## WORK REQUIRED
Locate the line that contains "const wood = woodSolid();" in the entries below, then repeat it and every following line through the line that contains "obj.matrix_world = world", exactly, and no others.

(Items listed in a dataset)
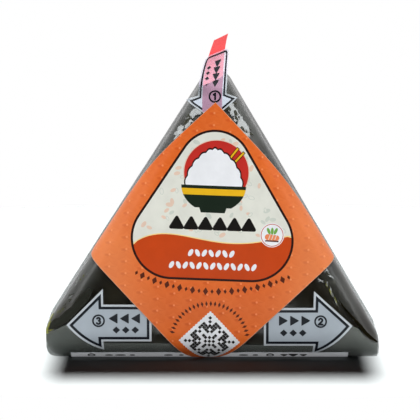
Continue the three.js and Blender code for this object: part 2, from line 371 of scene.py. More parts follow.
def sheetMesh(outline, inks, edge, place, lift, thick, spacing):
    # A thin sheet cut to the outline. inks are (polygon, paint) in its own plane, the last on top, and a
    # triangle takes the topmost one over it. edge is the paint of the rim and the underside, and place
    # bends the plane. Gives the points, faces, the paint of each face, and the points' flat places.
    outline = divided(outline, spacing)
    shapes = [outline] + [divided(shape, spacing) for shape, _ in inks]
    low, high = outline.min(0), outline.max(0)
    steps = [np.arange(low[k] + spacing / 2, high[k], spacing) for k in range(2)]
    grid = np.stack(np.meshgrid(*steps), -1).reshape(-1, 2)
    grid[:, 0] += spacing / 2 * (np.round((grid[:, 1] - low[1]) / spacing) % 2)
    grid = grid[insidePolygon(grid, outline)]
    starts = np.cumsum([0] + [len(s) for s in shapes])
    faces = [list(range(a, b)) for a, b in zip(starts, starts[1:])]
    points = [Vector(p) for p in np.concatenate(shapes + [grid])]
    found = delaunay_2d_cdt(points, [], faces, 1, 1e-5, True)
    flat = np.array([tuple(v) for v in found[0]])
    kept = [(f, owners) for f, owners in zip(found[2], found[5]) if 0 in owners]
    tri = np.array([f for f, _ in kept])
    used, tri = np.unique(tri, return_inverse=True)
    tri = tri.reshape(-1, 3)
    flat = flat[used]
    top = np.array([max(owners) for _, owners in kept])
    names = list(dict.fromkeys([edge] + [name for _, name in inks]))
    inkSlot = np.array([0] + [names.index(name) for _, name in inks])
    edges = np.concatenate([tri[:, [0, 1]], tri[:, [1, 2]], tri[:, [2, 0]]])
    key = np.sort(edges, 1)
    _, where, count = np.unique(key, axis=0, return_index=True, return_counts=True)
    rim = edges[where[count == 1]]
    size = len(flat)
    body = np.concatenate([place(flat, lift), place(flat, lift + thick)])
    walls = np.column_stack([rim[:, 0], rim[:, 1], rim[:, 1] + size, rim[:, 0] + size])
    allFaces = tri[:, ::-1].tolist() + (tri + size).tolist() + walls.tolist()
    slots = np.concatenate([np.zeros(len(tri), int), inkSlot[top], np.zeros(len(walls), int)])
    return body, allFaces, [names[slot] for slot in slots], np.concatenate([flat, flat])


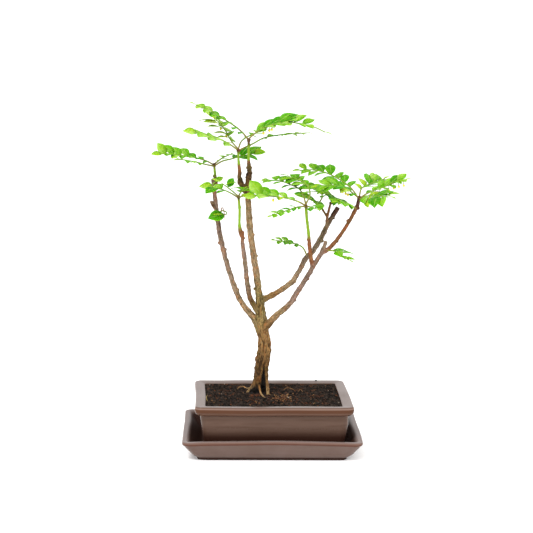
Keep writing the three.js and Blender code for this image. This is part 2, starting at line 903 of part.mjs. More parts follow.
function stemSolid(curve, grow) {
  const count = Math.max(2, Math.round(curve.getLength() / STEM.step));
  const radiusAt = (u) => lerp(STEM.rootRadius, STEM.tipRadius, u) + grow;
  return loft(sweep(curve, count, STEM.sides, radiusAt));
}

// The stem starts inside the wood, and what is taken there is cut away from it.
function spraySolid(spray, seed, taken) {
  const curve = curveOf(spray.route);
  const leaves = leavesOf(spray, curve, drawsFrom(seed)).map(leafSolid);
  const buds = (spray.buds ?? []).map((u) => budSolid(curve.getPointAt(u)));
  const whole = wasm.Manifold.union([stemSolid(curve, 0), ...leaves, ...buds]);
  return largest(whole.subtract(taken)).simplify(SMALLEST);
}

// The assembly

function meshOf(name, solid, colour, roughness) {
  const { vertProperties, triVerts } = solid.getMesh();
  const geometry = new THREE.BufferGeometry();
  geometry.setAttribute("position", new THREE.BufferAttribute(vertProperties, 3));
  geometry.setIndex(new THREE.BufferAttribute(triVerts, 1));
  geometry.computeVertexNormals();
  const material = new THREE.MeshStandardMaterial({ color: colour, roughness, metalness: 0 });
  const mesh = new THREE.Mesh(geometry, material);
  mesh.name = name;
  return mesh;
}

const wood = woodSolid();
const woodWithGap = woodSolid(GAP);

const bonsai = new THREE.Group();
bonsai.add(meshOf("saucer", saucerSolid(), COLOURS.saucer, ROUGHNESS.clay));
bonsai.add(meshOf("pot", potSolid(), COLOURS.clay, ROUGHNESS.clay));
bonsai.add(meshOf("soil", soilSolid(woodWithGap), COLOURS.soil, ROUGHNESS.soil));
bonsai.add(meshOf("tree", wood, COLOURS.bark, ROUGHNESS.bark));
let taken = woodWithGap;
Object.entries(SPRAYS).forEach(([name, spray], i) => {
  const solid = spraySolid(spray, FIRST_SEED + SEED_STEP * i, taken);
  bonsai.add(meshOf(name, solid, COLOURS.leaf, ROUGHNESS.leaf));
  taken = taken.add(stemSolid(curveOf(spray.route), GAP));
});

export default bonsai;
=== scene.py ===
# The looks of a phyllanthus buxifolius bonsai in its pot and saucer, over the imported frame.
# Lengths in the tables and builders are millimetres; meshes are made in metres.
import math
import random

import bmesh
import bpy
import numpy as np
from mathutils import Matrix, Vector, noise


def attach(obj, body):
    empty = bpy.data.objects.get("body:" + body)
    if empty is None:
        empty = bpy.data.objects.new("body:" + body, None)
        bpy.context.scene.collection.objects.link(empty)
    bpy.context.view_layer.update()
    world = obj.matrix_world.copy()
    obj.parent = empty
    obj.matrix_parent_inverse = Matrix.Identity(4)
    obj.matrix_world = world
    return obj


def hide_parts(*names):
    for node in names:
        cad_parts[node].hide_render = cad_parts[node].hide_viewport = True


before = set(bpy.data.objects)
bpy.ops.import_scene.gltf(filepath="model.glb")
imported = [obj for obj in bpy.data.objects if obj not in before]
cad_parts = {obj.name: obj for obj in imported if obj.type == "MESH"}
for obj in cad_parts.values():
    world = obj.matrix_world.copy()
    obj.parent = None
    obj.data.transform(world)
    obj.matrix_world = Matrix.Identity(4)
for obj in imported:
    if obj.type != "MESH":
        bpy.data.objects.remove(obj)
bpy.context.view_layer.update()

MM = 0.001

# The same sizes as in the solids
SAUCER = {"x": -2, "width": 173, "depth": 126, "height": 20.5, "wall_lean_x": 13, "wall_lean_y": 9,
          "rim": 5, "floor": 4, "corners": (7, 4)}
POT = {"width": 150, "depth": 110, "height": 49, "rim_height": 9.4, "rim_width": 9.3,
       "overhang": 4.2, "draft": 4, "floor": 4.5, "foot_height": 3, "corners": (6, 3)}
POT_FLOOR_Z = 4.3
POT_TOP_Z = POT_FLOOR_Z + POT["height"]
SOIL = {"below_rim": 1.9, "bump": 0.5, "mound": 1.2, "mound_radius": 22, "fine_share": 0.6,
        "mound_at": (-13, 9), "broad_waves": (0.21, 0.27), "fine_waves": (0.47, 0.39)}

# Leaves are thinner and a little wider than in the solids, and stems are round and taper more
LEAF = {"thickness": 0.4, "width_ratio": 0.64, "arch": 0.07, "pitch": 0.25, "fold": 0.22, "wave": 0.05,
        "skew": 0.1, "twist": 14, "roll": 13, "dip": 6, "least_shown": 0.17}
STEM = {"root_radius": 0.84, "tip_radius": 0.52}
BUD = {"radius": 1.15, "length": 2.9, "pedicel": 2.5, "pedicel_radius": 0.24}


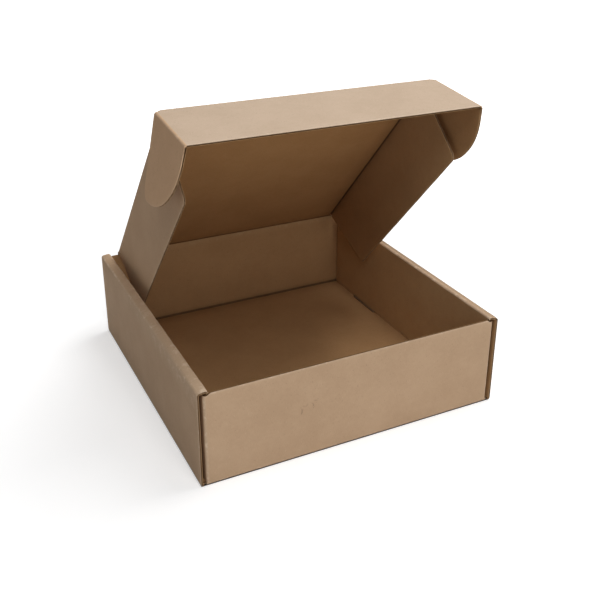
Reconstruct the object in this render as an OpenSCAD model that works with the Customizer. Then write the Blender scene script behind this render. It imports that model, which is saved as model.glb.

## WORKED ANSWER
const wood = woodSolid();
const woodWithGap = woodSolid(GAP);

const bonsai = new THREE.Group();
bonsai.add(meshOf("saucer", saucerSolid(), COLOURS.saucer, ROUGHNESS.clay));
bonsai.add(meshOf("pot", potSolid(), COLOURS.clay, ROUGHNESS.clay));
bonsai.add(meshOf("soil", soilSolid(woodWithGap), COLOURS.soil, ROUGHNESS.soil));
bonsai.add(meshOf("tree", wood, COLOURS.bark, ROUGHNESS.bark));
let taken = woodWithGap;
Object.entries(SPRAYS).forEach(([name, spray], i) => {
  const solid = spraySolid(spray, FIRST_SEED + SEED_STEP * i, taken);
  bonsai.add(meshOf(name, solid, COLOURS.leaf, ROUGHNESS.leaf));
  taken = taken.add(stemSolid(curveOf(spray.route), GAP));
});

export default bonsai;
=== scene.py ===
# The looks of a phyllanthus buxifolius bonsai in its pot and saucer, over the imported frame.
# Lengths in the tables and builders are millimetres; meshes are made in metres.
import math
import random

import bmesh
import bpy
import numpy as np
from mathutils import Matrix, Vector, noise


def attach(obj, body):
    empty = bpy.data.objects.get("body:" + body)
    if empty is None:
        empty = bpy.data.objects.new("body:" + body, None)
        bpy.context.scene.collection.objects.link(empty)
    bpy.context.view_layer.update()
    world = obj.matrix_world.copy()
    obj.parent = empty
    obj.matrix_parent_inverse = Matrix.Identity(4)
    obj.matrix_world = world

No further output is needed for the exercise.